__Information supplied__.
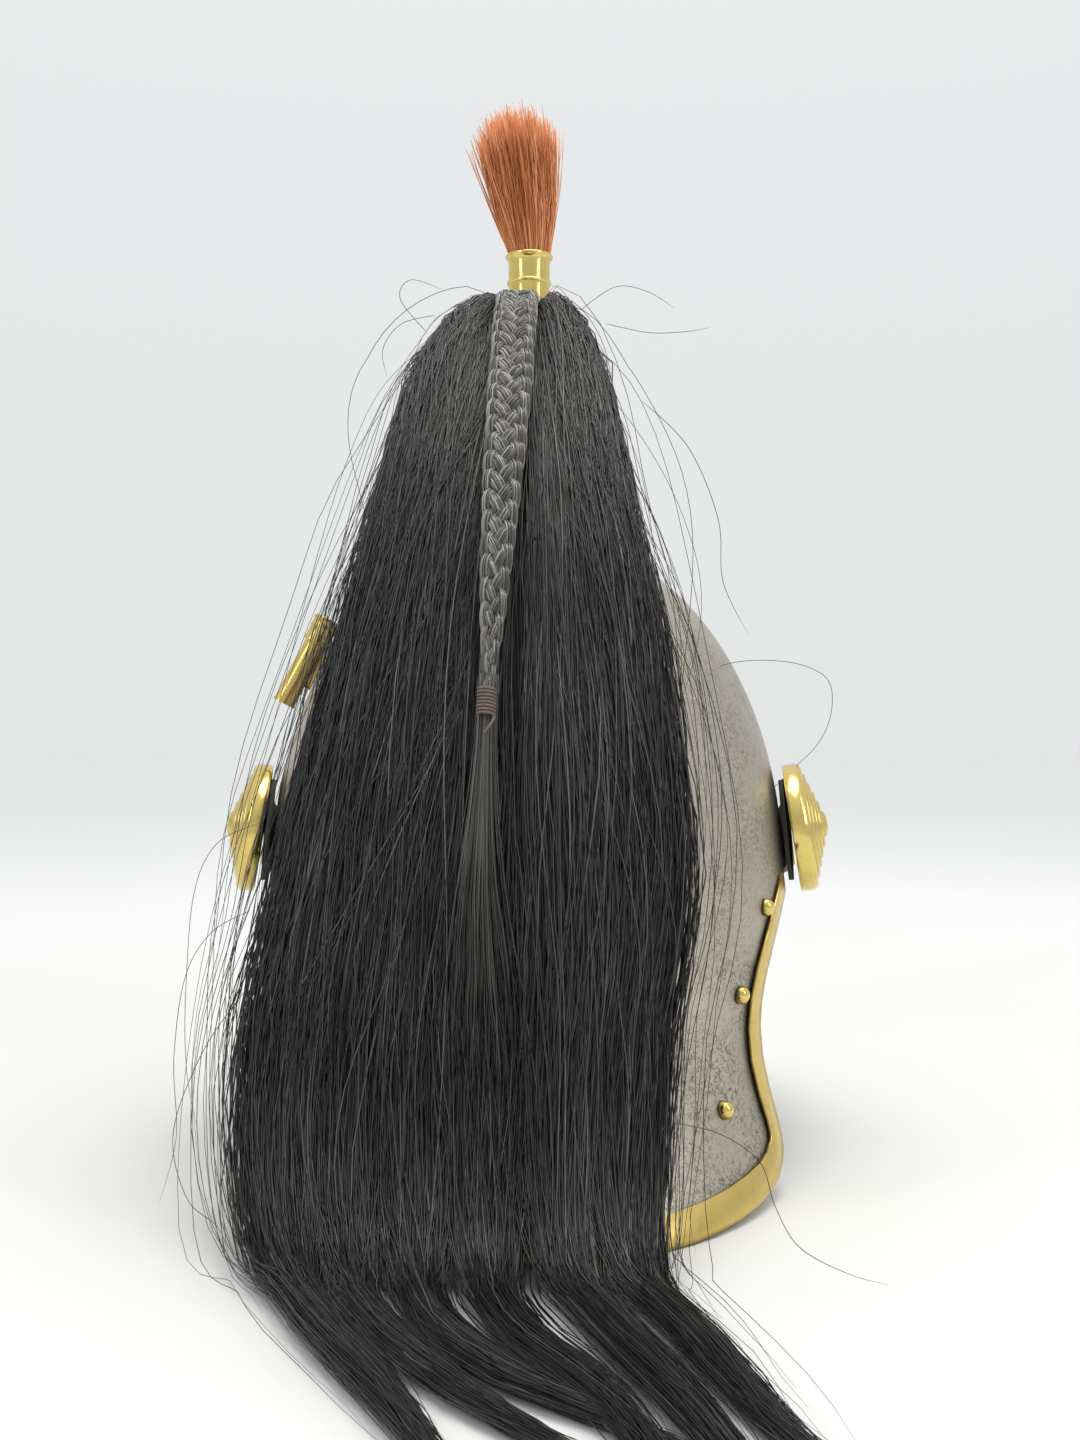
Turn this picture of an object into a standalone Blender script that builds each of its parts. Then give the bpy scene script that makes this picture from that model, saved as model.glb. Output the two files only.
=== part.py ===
"""A heavy cavalry helmet with a brass crest, a black horsehair mane and a red tuft.

Metres, +Z up. It stands on a table at Z 0, on the rim of its neck guard and the tip of its peak,
and the wearer faces -Y, so +X is the wearer's left. Y 0 is the middle of the whole footprint.
"""

import functools
import math
from collections import namedtuple

import bmesh
import bpy
from mathutils import Matrix, Vector

# Steel skull: an egg-shaped dome over a skirt that turns into the neck guard
skull_half_breadth = 0.1005
skull_front_reach = 0.121
skull_back_reach = 0.124
widest_level = 0.101
dome_height = 0.138
dome_fullness = 2.12
crown_forward = 0.007
steel = 0.0012
seat_gap = 0.0005

# Where the footprint's middle lies, ahead of which the skull's own middle stands
skull_middle = -0.0783

# Peak
peak_reach = 0.046
peak_half_turn = 69.0
peak_flange = 0.006
peak_sag = 0.004
peak_straightening = 0.35
peak_stations = 19

# Brass edging
edging_width = 0.0088
edging_inner_width = 0.0060
edging_metal = 0.0010
edging_gap = 0.0008
edging_start_reach = 0.335

# Front band and its badge
band_metal = 0.0010
band_gap = 0.0007
band_bead = 0.0008
band_half_turn = 88.0
band_stations = 25
badge_height = 0.040
badge_relief = 0.0045
badge_ball_share = 0.235
badge_tongues = 7
badge_fan_turn = 62.0
badge_points = 40

# Crest
crest_rise = 1.3766  # its top, as a share of the skull's
crest_base_half_width = 0.0165
crest_ridge_half_width = 0.0085
crest_metal = 0.0015
crest_gap = 0.0010
gadroon_depth = 0.0017
gadroon_count = 9
gadroon_stations = 3
crest_hollow_start = 0.13
crest_hollow_end = 0.86
crest_hollow_overrun = 0.006

# Tuft and the sleeve that holds it
sleeve_height = 0.0415
sleeve_radius = 0.0096
sleeve_lip_radius = 0.0106
sleeve_metal = 0.0009
sleeve_floor = 0.006
sleeve_share_forward = 0.545
tuft_height = 0.064
tuft_top_half_width = 0.0215
tuft_lean = 0.0075
tuft_locks = 8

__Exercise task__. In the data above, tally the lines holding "from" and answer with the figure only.

__Finished task__. 3